→ **YOUR INSTRUCTIONS**: Write out the entries below once more, exactly.

→ **AVAILABLE DATA**:
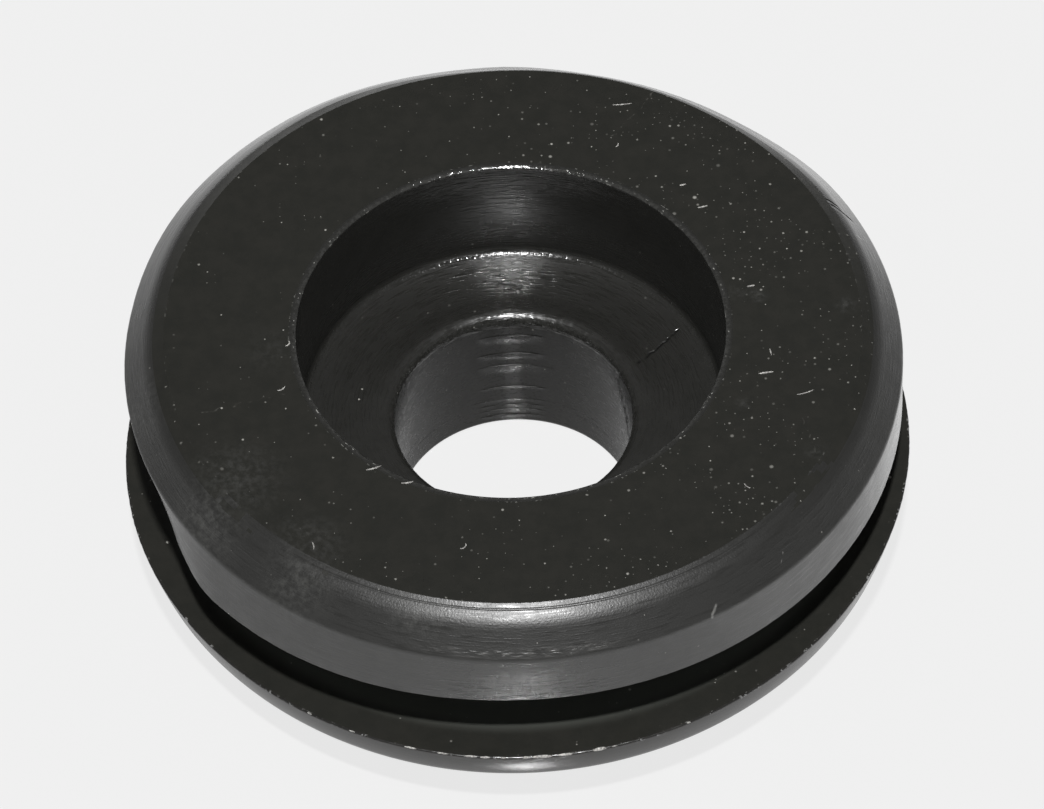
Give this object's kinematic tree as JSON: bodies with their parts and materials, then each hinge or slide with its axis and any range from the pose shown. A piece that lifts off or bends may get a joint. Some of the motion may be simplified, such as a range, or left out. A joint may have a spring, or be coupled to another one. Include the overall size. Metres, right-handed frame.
{
  "type": "rubber gasket",
  "caption": "Round black rubber gasket with an outer groove that grips a panel, a bevelled head, a rounded foot and a stepped hole along its axis.",
  "frame": {"origin": "centre of the bottom face, on the axis of the bore", "axes": "+Z along the axis, from the foot flange to the head flange; the part is round, so X and Y are free"},
  "size_m": [0.04, 0.04, 0.0146],
  "materials": {
    "rubber": "satin, finely turned"
  },
  "bodies": {
    "root": {"gasket": "rubber"}
  },
  "joints": []
}
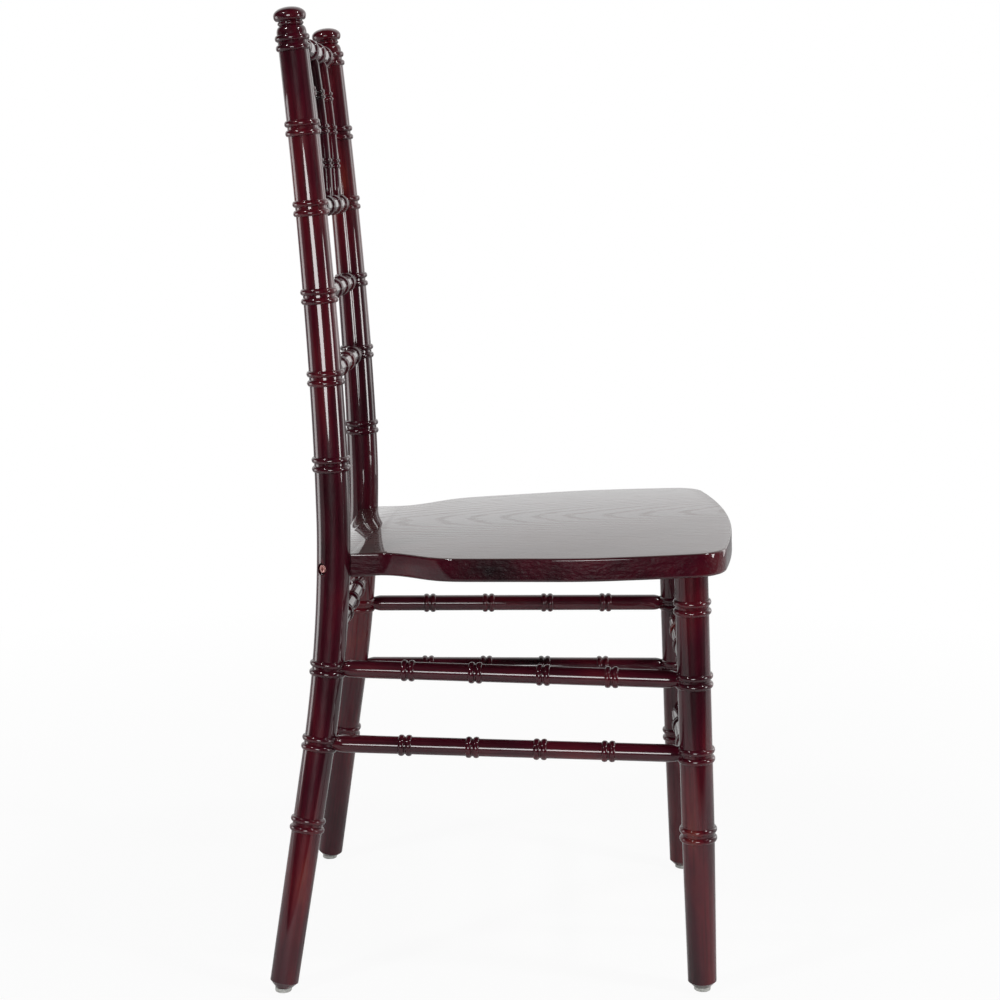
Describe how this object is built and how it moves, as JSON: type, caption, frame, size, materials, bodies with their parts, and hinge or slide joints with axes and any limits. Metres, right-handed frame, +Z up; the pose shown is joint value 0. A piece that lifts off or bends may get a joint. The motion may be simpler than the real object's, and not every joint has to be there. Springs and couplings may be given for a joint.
{
  "type": "chiavari chair",
  "caption": "Lacquered wooden side chair with ringed, turned legs and posts, a waisted flat seat, a ladder back with small spindles, and turned stretchers.",
  "frame": {"origin": "on the floor, under the middle of the chair's overall length and width", "axes": "+X to the sitter's left, -Y to the chair's front, +Z up"},
  "size_m": [0.4042, 0.4474, 0.9274],
  "materials": {
    "lacquered_wood": "gloss",
    "seat_wood": "gloss",
    "screw_steel": "gloss",
    "glide_plastic": "satin"
  },
  "bodies": {
    "root": {"rear_post_left": "lacquered_wood", "rear_post_right": "lacquered_wood", "front_leg_left": "lacquered_wood", "front_leg_right": "lacquered_wood", "seat": "seat_wood", "crest_rail": "lacquered_wood", "second_back_rail": "lacquered_wood", "third_back_rail": "lacquered_wood", "fourth_back_rail": "lacquered_wood", "back_spindle_left": "lacquered_wood", "back_spindle_centre": "lacquered_wood", "back_spindle_right": "lacquered_wood", "side_stretcher_upper_left": "lacquered_wood", "side_stretcher_upper_right": "lacquered_wood", "side_stretcher_lower_left": "lacquered_wood", "side_stretcher_lower_right": "lacquered_wood", "front_rung_upper": "lacquered_wood", "front_rung_lower": "lacquered_wood", "rear_rung": "lacquered_wood", "seat_screws": "screw_steel", "front_glide_left": "glide_plastic", "front_glide_right": "glide_plastic", "rear_glide_left": "glide_plastic", "rear_glide_right": "glide_plastic"}
  },
  "joints": []
}
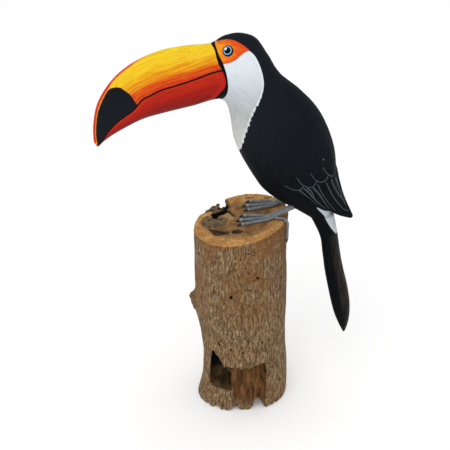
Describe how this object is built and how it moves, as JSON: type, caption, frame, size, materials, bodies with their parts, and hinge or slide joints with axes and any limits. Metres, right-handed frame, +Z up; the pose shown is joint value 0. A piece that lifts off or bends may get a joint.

→ **ANSWER TO THIS EXERCISE**:
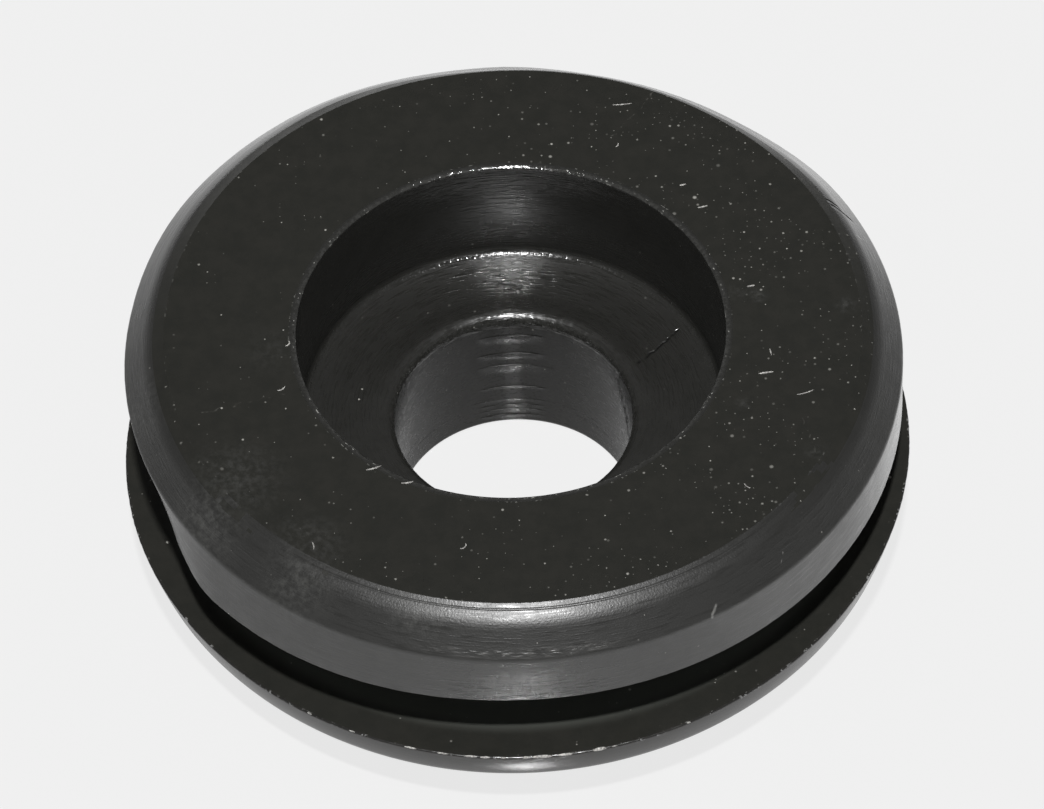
Give this object's kinematic tree as JSON: bodies with their parts and materials, then each hinge or slide with its axis and any range from the pose shown. A piece that lifts off or bends may get a joint. Some of the motion may be simplified, such as a range, or left out. A joint may have a spring, or be coupled to another one. Include the overall size. Metres, right-handed frame.
{
  "type": "rubber gasket",
  "caption": "Round black rubber gasket with an outer groove that grips a panel, a bevelled head, a rounded foot and a stepped hole along its axis.",
  "frame": {"origin": "centre of the bottom face, on the axis of the bore", "axes": "+Z along the axis, from the foot flange to the head flange; the part is round, so X and Y are free"},
  "size_m": [0.04, 0.04, 0.0146],
  "materials": {
    "rubber": "satin, finely turned"
  },
  "bodies": {
    "root": {"gasket": "rubber"}
  },
  "joints": []
}
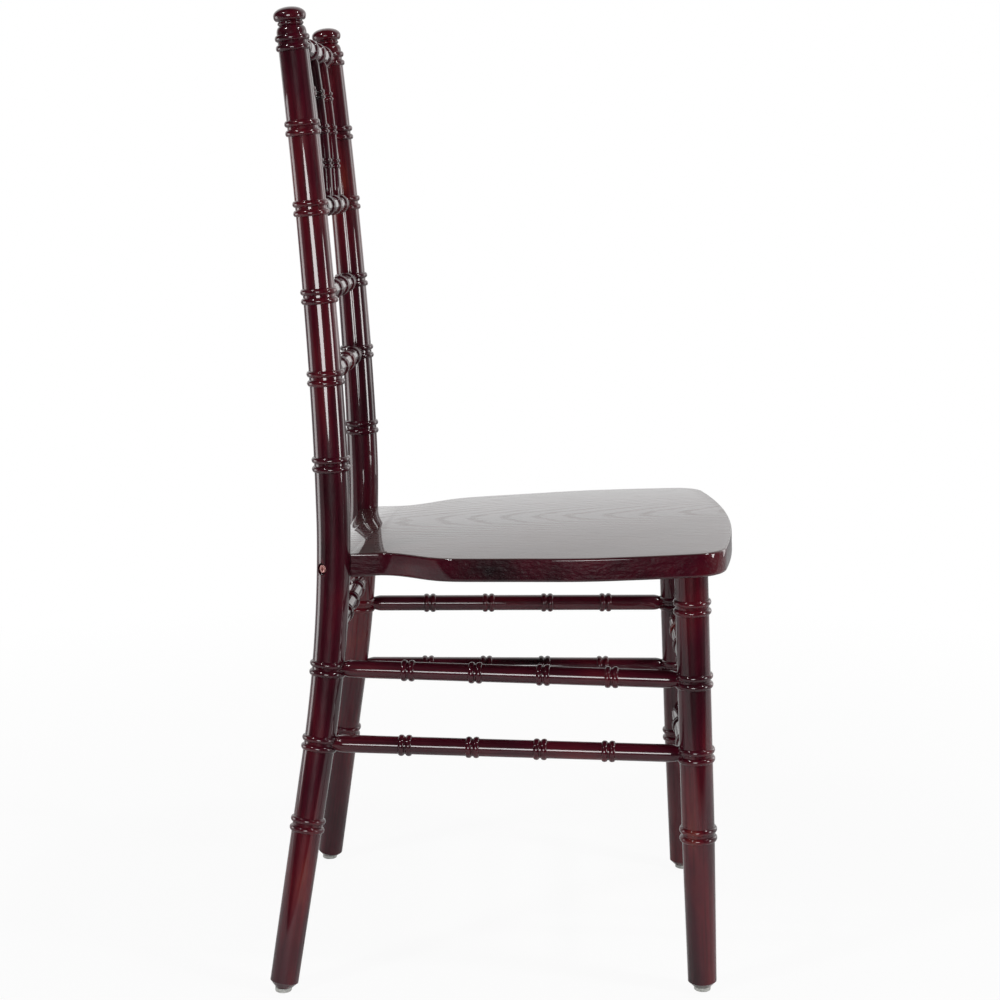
Describe how this object is built and how it moves, as JSON: type, caption, frame, size, materials, bodies with their parts, and hinge or slide joints with axes and any limits. Metres, right-handed frame, +Z up; the pose shown is joint value 0. A piece that lifts off or bends may get a joint. The motion may be simpler than the real object's, and not every joint has to be there. Springs and couplings may be given for a joint.
{
  "type": "chiavari chair",
  "caption": "Lacquered wooden side chair with ringed, turned legs and posts, a waisted flat seat, a ladder back with small spindles, and turned stretchers.",
  "frame": {"origin": "on the floor, under the middle of the chair's overall length and width", "axes": "+X to the sitter's left, -Y to the chair's front, +Z up"},
  "size_m": [0.4042, 0.4474, 0.9274],
  "materials": {
    "lacquered_wood": "gloss",
    "seat_wood": "gloss",
    "screw_steel": "gloss",
    "glide_plastic": "satin"
  },
  "bodies": {
    "root": {"rear_post_left": "lacquered_wood", "rear_post_right": "lacquered_wood", "front_leg_left": "lacquered_wood", "front_leg_right": "lacquered_wood", "seat": "seat_wood", "crest_rail": "lacquered_wood", "second_back_rail": "lacquered_wood", "third_back_rail": "lacquered_wood", "fourth_back_rail": "lacquered_wood", "back_spindle_left": "lacquered_wood", "back_spindle_centre": "lacquered_wood", "back_spindle_right": "lacquered_wood", "side_stretcher_upper_left": "lacquered_wood", "side_stretcher_upper_right": "lacquered_wood", "side_stretcher_lower_left": "lacquered_wood", "side_stretcher_lower_right": "lacquered_wood", "front_rung_upper": "lacquered_wood", "front_rung_lower": "lacquered_wood", "rear_rung": "lacquered_wood", "seat_screws": "screw_steel", "front_glide_left": "glide_plastic", "front_glide_right": "glide_plastic", "rear_glide_left": "glide_plastic", "rear_glide_right": "glide_plastic"}
  },
  "joints": []
}
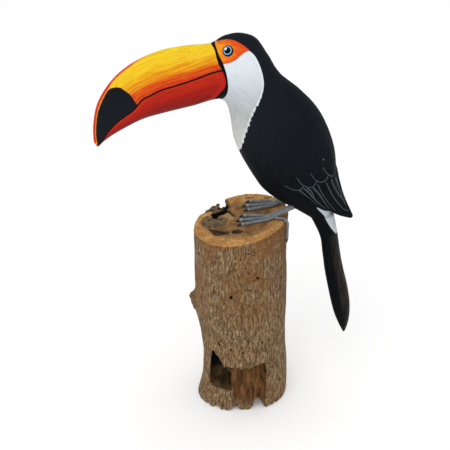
Describe how this object is built and how it moves, as JSON: type, caption, frame, size, materials, bodies with their parts, and hinge or slide joints with axes and any limits. Metres, right-handed frame, +Z up; the pose shown is joint value 0. A piece that lifts off or bends may get a joint.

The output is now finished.